I really couldn’t stop laughing with this book, and I now want more. Fortunately Yoss is very prolific, and also someone I definitely want to meet (see bio below)
The Omer today is Kingship in grandeur, which more than works with our alien trading partners controlling our destiny from space. The book drives home the power of those who have overwhelming power, while also asking some very strong existentialist questions. These points are hammered home through the grandeur of space, the great emptiness to which we don’t have access, but contains so much. Humans are explorers though, and I trust that one day we’ll find a way to hopefully colonize another planet. Until then, long live our alien trading partners!
#begrand
About the Author and Translator
Born José Miguel Sánchez Gómez, Yoss assumed his pen name in 1988, when he won the Premio David in the science fiction category for Timshel.

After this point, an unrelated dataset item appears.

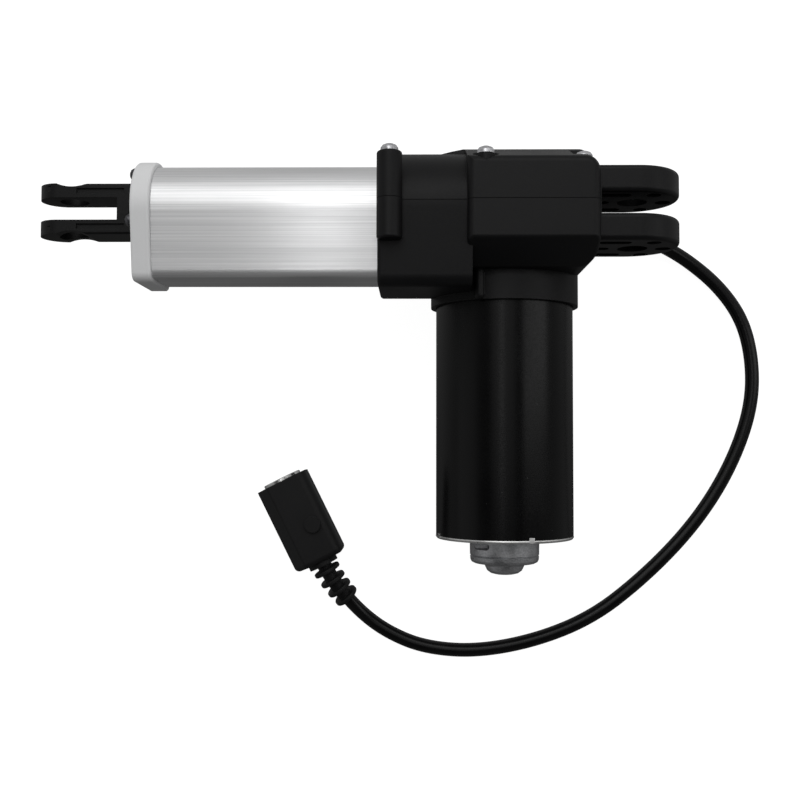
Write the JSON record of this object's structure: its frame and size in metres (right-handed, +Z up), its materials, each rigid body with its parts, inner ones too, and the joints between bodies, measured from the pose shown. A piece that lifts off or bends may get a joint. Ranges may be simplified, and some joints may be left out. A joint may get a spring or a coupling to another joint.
{
  "type": "linear actuator",
  "caption": "Electric linear actuator with a fork rod end, extruded tube, side-mounted gear motor, rear clevis and a cable that ends in a round connector.",
  "frame": {"origin": "centre of the rear pin hole, midway between the clevis's tongues", "axes": "-X along the spindle towards the fork, -Y along the motor, +Z up from the surface that the actuator lies on; both pin holes run along Y"},
  "size_m": [0.319, 0.2219, 0.0866],
  "materials": {
    "black_shell": "fine satin moulded texture",
    "black_clevis": "satin moulded",
    "black_fork": "satin moulded, glass filled",
    "brushed_profile": "drawn, fine lines along its length",
    "grey_cap": "smooth satin",
    "screw_steel": "zinc plated",
    "dark_screw": "blackened",
    "black_paint": "satin black paint",
    "bright_plate": "bright zinc plated",
    "cast_boss": "die cast, dull",
    "rod_steel": "ground",
    "spindle_steel": "rolled thread",
    "white_plastic": "natural acetal",
    "bearing_steel": "polished",
    "black_rubber": "soft",
    "sintered_bronze": "sintered",
    "ferrite": "ground ferrite",
    "lamination": "stacked sheet",
    "copper": "enamelled wire",
    "carbon": "carbon brush",
    "board_green": "circuit board",
    "board_part": "moulded component",
    "cable_black": "smooth vinyl jacket",
    "plug_black": "fine matt vinyl",
    "shield_nickel": "nickel plated",
    "contact_gold": "plated"
  },
  "bodies": {
    "housing": {"housing_upper": "black_shell", "housing_lower": "black_shell", "housing_screws": "screw_steel", "rear_clevis": "black_clevis", "tube_profile": "brushed_profile", "end_cap": "grey_cap", "cap_screws": "dark_screw", "guide_bush": "white_plastic", "rod_wiper": "black_rubber", "bearing_outer_ring": "bearing_steel", "motor_can": "black_paint", "motor_end_plate": "bright_plate", "motor_end_boss": "cast_boss", "collar_seal": "black_rubber", "motor_screws": "screw_steel", "magnets": "ferrite", "brush_card": "board_part", "brushes": "carbon", "rear_motor_bush": "sintered_bronze", "front_motor_bush": "sintered_bronze", "worm_tip_bush": "sintered_bronze", "limit_switch_board": "board_green", "limit_switches": "board_part", "connection_board": "board_green", "suppressors": "board_part", "power_cable": "cable_black", "cable_grommet": "plug_black", "cable_inner_end": "cable_black", "plug_body": "plug_black", "plug_shield": "shield_nickel", "plug_insert": "board_part", "plug_contacts": "contact_gold", "plug_strain_relief": "plug_black"},
    "rod": {"fork_head": "black_fork", "push_tube": "rod_steel", "fork_pin": "rod_steel", "drive_nut": "white_plastic"},
    "spindle": {"spindle": "spindle_steel", "spindle_end_stop": "rod_steel", "spindle_lock_nut": "rod_steel", "worm_wheel": "white_plastic", "bearing_inner_ring": "bearing_steel", "bearing_balls": "bearing_steel"},
    "armature": {"armature_shaft": "rod_steel", "worm": "spindle_steel", "armature_core": "lamination", "armature_windings": "copper", "commutator": "copper"}
  },
  "joints": [
    {"name": "armature_turn", "type": "hinge", "parent": "housing", "child": "armature", "pos_m": [-0.0516, 0, -0.024], "axis": [0, 1, 0], "range_deg": [0, 134400]},
    {"name": "spindle_turn", "type": "hinge", "parent": "housing", "child": "spindle", "pos_m": [0, 0, 0], "axis": [1, 0, 0], "range_deg": [0, 4800.5]},
    {"name": "rod_slide", "type": "slide", "parent": "housing", "child": "rod", "axis": [-1, 0, 0], "range_m": [0, 0.0801]}
  ],
  "couplings": [
    {"joint": "spindle_turn", "follows": "armature_turn", "ratio": 0.035714},
    {"joint": "rod_slide", "follows": "armature_turn", "m_per_rad": 0.000034105}
  ]
}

Together with his peculiar pseudonym, the author’s aesthetic of an impenitent rocker has allowed him to stand out among his fellow Cuban writers. Earning a degree in Biology in 1991, he went on to graduate from the first ever course on narrative techniques at the Onelio Jorge Cardoso Center of Literary Training, in the year 1999. Today, Yoss writes both realistic and science fiction works. Alongside these novels, the author produces essays, reviews, and compilations, and actively promotes the Cuban science fiction literary workshops Espiral and Espacio Abierto. His novels in English include A Planet for Rent, Super Extra Grande, Condomnauts, and Red Dust, all translated by David Frye.
When he isn’t translating, David Frye teaches Latin American culture and society at the University of Michigan. Translations include First New Chronicle and Good Government by Guaman Poma de Ayala (Peru, 1615); The Mangy Parrot by José Joaquín Fernández de Lizardi (Mexico, 1816), for which he received a National Endowment for the Arts Fellowship; Writing across Cultures: Narrative Transculturation in Latin America by Ángel Rama (Uruguay, 1982); and several Cuban and Spanish novels and poems.